Oh, I dunno. Good post for discussion, Ginny.
Kerry is a Democrat in mold of JFK, LBJ or Truman. They were social democrats but they believed strongly in America, American exceptionalism and saw America’s role in the world as defending and extending freedom and self-determination. The other Democrats such as Obama are not within the American tradition and instead trace their ideological descent from European Marxism.
I find it deeply ironic that when you read leftists’ criticism of American foreign policy in period from 1945-1976 the three key players where the Democrats Truman, Kennedy and LBJ. Truman created containment. Kennedy carried out many aggressive anti-communist actions (although he did so ineptly compared to the smooth Eisenhower) and substantially raised defense spending. LBJ followed through. Most of the supposedly sinister covert actions and support for non-communist authoritarians that leftist claim so damn us as a moral authority were carried out under those social democrat presidents.
Obama will never give a speech about freedom as did Kennedy. His words will never reverberate through the ages. No one will be free and secure because of his policies. Obama will be thought of as another Carter at best.
I agree with onparkstreet and don’t want to imply I know what strategy works. Like him, I have some confidence that Obama should value his expert’s opinion more than Biden’s. More to the point, the idea that we should abdicate the role that our power has traditionally given us is to ignore the basic laws of human nature, diplomacy. It’s long been my feeling that those of Obama’s persuasion seem unable to conceive of human nature. This lack of imagination (it takes some imagination – human nature is complex, paradoxical, and, in the country/western song’s lyrics, crazy) but not accepting that complexity has led to great devastation in our time. It looks likely we are on our way to yet another disaster – and perhaps on our soil.

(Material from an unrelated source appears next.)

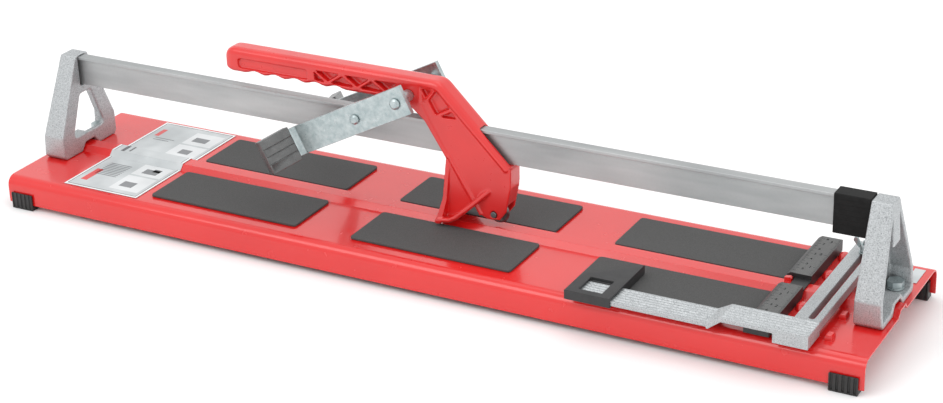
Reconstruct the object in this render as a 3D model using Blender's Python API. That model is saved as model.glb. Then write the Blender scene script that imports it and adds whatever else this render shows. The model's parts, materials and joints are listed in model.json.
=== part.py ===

So in my erratic and unChristian way I end up at Sunday School today (perhaps reading these two late last night would impel some need for prayer). And our class was working its way through the wisdom literature – just beginning Proverbs. And here, we see admonitions that arise from an understanding of human nature that hasn’t changed all that much in all that time. Have we ever thrown out those traditions with such abandon as those of Obama’s persuasion have in the last century?